Everyone is talking like they’re on a sitcom, but a few short minutes later, Lady Sylvia Marsh is introduced sucking on the leg of constable Ernie (Return of the Jedi‘s rancor keeper) and the movie gets good ‘n’ crazy, and stays that way. It’s cool that Grant and Capaldi are here, but Amanda Donohoe is the movie. Looks like I can see her with Sammi Davis and Glenda Jackson in Russell’s The Rainbow, and I probably should.

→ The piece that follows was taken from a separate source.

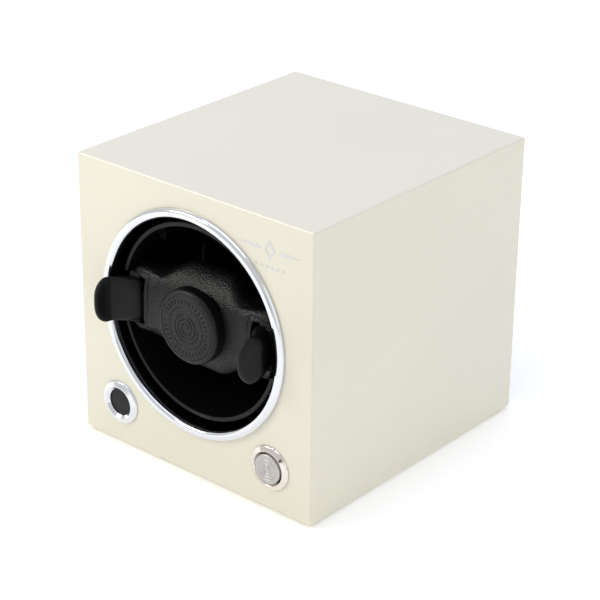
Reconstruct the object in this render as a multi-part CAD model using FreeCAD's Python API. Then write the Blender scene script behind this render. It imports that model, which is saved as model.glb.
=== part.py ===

Lady Marsh takes a boy scout home and feeds him to the worm-god in her basement, and Eve is taken captive next. Sylvia is excessively horny during these scenes, while the others are eating damp sandwiches, searching for signs of the long-missing Trent parents. Grant gets the Stendhal Syndrome and climbs inside a painting. Snake imagery abounds, the script is all entendres, and the visuals flit between ace makeup/lighting and insane greenscreen dream-mayhem. Most horror filmmakers are content to make normal-looking movies with a few crazy visual bits – Russell isn’t happy unless the crazy bits completely overwhelm the normal stuff.

After my second reference this month to a christian order building atop pagan grounds, Grant steps up to his destiny, and plays snake-charming music on a PA system while the team attacks the castle with help from a worm-hunting mongoose. Mary is accosted by her undead mum, then by the possessed cop, but Capaldi saves the day with snake-luring bagpipes and drops a hand grenade down the worm-god’s throat. This plan obviously took some prep, but it’s also an emergency rescue mission, so was it necessary to change into the kilt?

There’s an Oscar Wilde quote – Russell made a Wilde movie the same year. Grant appears here the year after starring in a James Ivory film, Capaldi five years after Local Hero. Partly based on a Bram Stoker novel, partly on the legend of the Lambton Worm, and I guess largely made up by Russell.